2. F and V, P and B, and S and Z are represented by downward elliptical strokes of different length. With S and Z the in-out direction of the curve is not significant, so use whichever is most facile. Note that many words ending in S actually have a Z sound ("base" ends in S while "bays" end-z in Z).
F and V , P and B , S and Z
3. T and D are represented by straight lines written forward and up.
T and D
bait paid fade fate
4. N and M are represented by forward straight lines.
N and M
gain game name Maine
5. K and G are represented as forward convex curves.
K and G
bake peg cave gave
1. The sound of long E (i) as in "beet" is represented by a small figure eight symbol. This sound is often spelled using "ee," which helps in remembering this symbol.
beet need feed geese keys
2. The sound of A (ae) in "cat" is represented by a circle with a tick mark inside. The pen moves to the middle of the circle before continuing.
cat gnat bad bat can
3. The NG sound, as in "sing," and NG+K sound, as in "sink," are represented by forward sloping lines.
NG and NK
bang bank tang tank
4. The sound of SH and CH are represented by down and backward lines. The CH sound is actually the sound of T+SH.
SH and CH
shave cheek shake cash catch shack
1. The short E sound (eh) as in "said," and the short I (ih) sound as in "sit," are both represented by a small circle. When made counter-clockwise the symbol represents the EH sound, and the IH sound is indicated when it is made clockwise. The pen may come to a stop as when writing some works such as "beg."
big beg bit bet sit set pick peck
2. The A sound (ah) in "father" and short O as in "hot," as well as the UH sound as in "cut" and "above" are represented by a large circle.

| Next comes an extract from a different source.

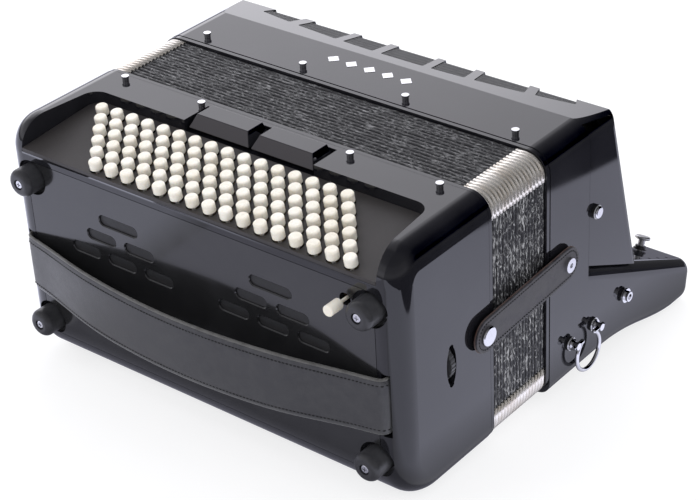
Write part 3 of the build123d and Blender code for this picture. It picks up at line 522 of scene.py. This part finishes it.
# ---------------------------------------------------------------------------------------------
# Bellows: cloth ridges, zigzag panels and metal corner guards
# ---------------------------------------------------------------------------------------------
fold_low, fold_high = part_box("bellows_folds")
guard_low, guard_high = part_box("bellows_corner_guards")
bellows_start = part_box("treble_bellows_frame")[0].y
bellows_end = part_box("bass_bellows_frame")[1].y
fold_count = 17
fold_pitch = (bellows_start - bellows_end) / fold_count


def hold(piece):
    """Bake the piece's placement into its mesh."""
    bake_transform(piece)


def spread(piece):
    """Bake the piece's placement into its mesh."""
    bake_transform(piece)


def ridge_section(width, depth, rounding=5, bulge=0.6):
    """A rounded cap, as (outward, along Y) points, with its crown at 0 and its root at -depth."""
    points = []
    radius = width / 2
    for step in range(rounding + 1):
        angle = math.pi * step / rounding
        points.append((radius * bulge * (math.sin(angle) - 1), radius * math.cos(angle)))
    points.append((-depth, -radius * 0.75))
    points.append((-depth, radius * 0.75))
    return points


def cloth_ridge(index, y):
    """The cloth-covered edge of one fold, slightly wrinkled."""
    rng = random.Random(300 + index)
    builder = bmesh.new()
    inset = 0.2 * mm
    corner = 19.5 * mm
    depth = 5 * mm
    stations = perimeter(
        fold_high.x - inset, fold_low.z + inset, fold_high.z - inset, corner, y, 8, 90
    )
    path = []
    lift = 0.0
    lean = 0.0
    for origin, out, along in stations:
        lift = 0.75 * lift + rng.uniform(-0.11, 0.11) * mm
        lean = 0.8 * lean + rng.uniform(-0.10, 0.10) * mm
        path.append((origin + out * lift + along * lean, out, along))
    sweep(builder, path, ridge_section(fold_pitch * 0.86, depth))
    return as_object(f"bellows_ridge_{index + 1:02d}", builder, finish["bellows_cloth"])


def cloth_panels(index, y_first, y_last):
    """The two card-and-cloth panels behind one ridge."""
    builder = bmesh.new()
    thickness = 0.35 * mm
    deep = 20 * mm
    shallow = 4 * mm
    outset = 0.6 * mm
    corner = 21 * mm
    middle = (y_first + y_last) / 2
    half = (y_first - y_last) / 2
    section = [
        (-deep, half - thickness * 0.2),
        (-shallow, thickness),
        (-shallow, -thickness),
        (-deep, -half + thickness * 0.2),
        (-deep - thickness, -half + thickness * 0.2),
        (-shallow - 1.2 * mm, 0),
        (-deep - thickness, half - thickness * 0.2),
    ]
    stations = perimeter(
        fold_high.x + outset, fold_low.z - outset, fold_high.z + outset, corner, middle, 6
    )
    sweep(builder, stations, section)
    return as_object(f"bellows_panel_{index + 1:02d}", builder, finish["bellows_cloth"], smooth=False)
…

When made counter-clockwise the symbol represents the UH sound, and short A/short O is represented by a clockwise circle.
done Don nut not but bot or bought
3. Forward and downward curves of opposite direction and median length represent the sounds of H as in "hate" and W as in "wait". In words like "when," "what," and "where" the "wh" is actually an H-W sound when the H pronounced at all. If you don't pronounce the H and leave it off, no confusion is likely to occur.
H and W
half hymn hit wit women what wheat
4. The Q or QU sound is actually a K-W sound and so is represented as a K-W blend.
quit quick quake
1. The sound of AW as in "dawn" is very closely related to the sound of AH in "father," "hot," or "Don." Few words are distinguished one from the other on the basis of this sound alone. It is represented by a teardrop symbol made either clockwise or counter-clockwise. It is like the more open circle used in "Don" but the pen always comes to a stop when making it. Since the distinction is rarely required, using the clockwise circle for words like "tall," "bought" or "broad" creates no confusion just as pronouncing them with an AW or AH sound would be heard as the same word by almost everyone. If you say bawt for "bought" and want to avoid confusion with baht, as in "a bot is the larva of a botfly," then you can be meticulous and write "bought" using the teardrop symbol.
Don dawn odd awed tock talk
2. A forward or upward hook represents the sound of long O as in "hope".
hope vote moan photo doe show
3. The sound of R and L are represented by convex forward curves.
R and L
rake lake ruff/rough luck
4. The sound of OO as in "boot" or "Luke" is represented by a U shape symbol, while the vowel sound in "pull" is represented by a sideways hook.
pool pull Luke look fool
1. Sometimes called a semi-vowel, the R sound is best regarded simply as a vowel in its own right. Pronunciation guides often insert an imaginary UH sound in front of R in such words as bird, burp, earn, purple, dirt, her, and heard when the only vowel is actually R.
burp bird earn runner paper her sugar
2. Vowel sounds before R may blend with R or not. The OR sound would always be blended.
lore lower more mower
3. The AR sound is the sound of AH in "father" combined with R.
art lark bar farm
farmer (one M sound)
4. The EH sound in "bet" before R may sound close to long A as it does in bear, care, terror, but it is not as distinct as it is in "player," which has the EY/long A sound. In most cases, write EHR instead of EYR.
lair layer prayer player bear care
5. The IH sound in "bit" before R sounds close to long E as it does in beer, dear, sere (dried up), but is not as distinct as it is in "seer" (a person who sees). The IH sound is also the Y at the end of many words although long E for Y also works.
beer sere seer many marry
1. The ZH sound, the second vowel in "measure" and the J sound as in "major," which is actually a D+ZH sound, are represented by vertical down strokes.
ZH and J
measure vision garage division
major adjust jest gist
2. The long I (AY) sound is represented by a short downward stroke, but it need not be straight down.
bite tight fly kite price prize
3. There are two TH sounds although the distinction is rarely important. You can hear the difference in "thin" and "then," and between "thy" and "thigh." The symbols are upward curves of medium length in the shape of quarter circles.
Th and th
Th as in thigh ether thin that
th as in thy either then they
4. The AH+OO sound, as in "bout," may be represented by writing each vowel, or by using a short upward/backward line.
town noun loud fowl outer
1. The Y sound as in "yet" is represented by a long steep downward curve.
yet yellow yank onion yeomen
2. The long U (YU) sound as in "butte" is the IH sound plus OO. You could also use Y+OO if you prefer.
butte few you/ewe unit
3. The sound of X is actually a KS sound and is represented by a short upward curve, which also stands for EH+KS at the beginning of words. Writing K+S would also work.
wax box locks expert extra or
4. The sound of OY as in "boy" and "oil" is an O+IH sound represented by combining these vowels.